If you want monthly income and can handle operations, a duplex may fit. If you want a lower-friction path to ownership with more personal flexibility, a single-family home may be the better choice. If you want both lifestyle stability and future rental potential, some buyers start with a single-family home and convert strategy later.
How to decide with clarity
The best property is the one that still makes sense after you account for financing, reserves, repairs, local rules, and your real capacity to manage it.
Ask yourself a few practical questions. Do you want income now, or simplicity now? Are you comfortable sharing walls or managing tenants? Would a vacancy create financial stress? Are you buying for five years, or building a longer investment plan? Do local zoning, rental rules, or property condition create extra risk you have not priced in?
If you are buying in areas across the Twin Cities or other Minnesota markets, block-by-block differences can matter as much as the property type itself. One duplex may be a strong opportunity with compliant setup and stable rent demand. Another may look affordable but hide deferred maintenance, permit issues, or weak numbers. The same is true for single-family homes.

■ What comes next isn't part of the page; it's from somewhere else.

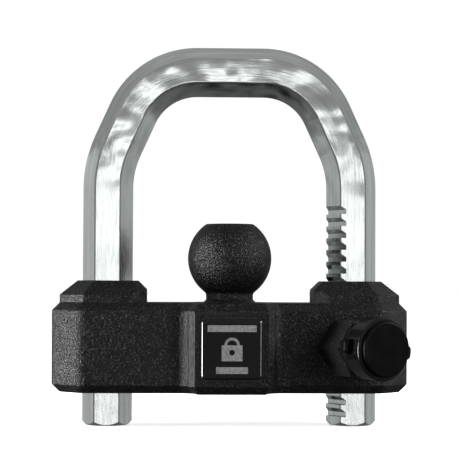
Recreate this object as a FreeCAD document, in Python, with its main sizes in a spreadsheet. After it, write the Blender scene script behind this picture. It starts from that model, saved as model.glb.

That is why this decision works best when it is grounded in your actual goals, not a social media opinion about what smart investors are supposed to buy. Team Estates often helps clients sort through that exact tension by looking beyond the listing and into the real strategy behind the purchase.
A duplex can be a wealth-building tool. A single-family home can be a strong strategic asset. The better choice is the one that lets you move forward with confidence, not just optimism.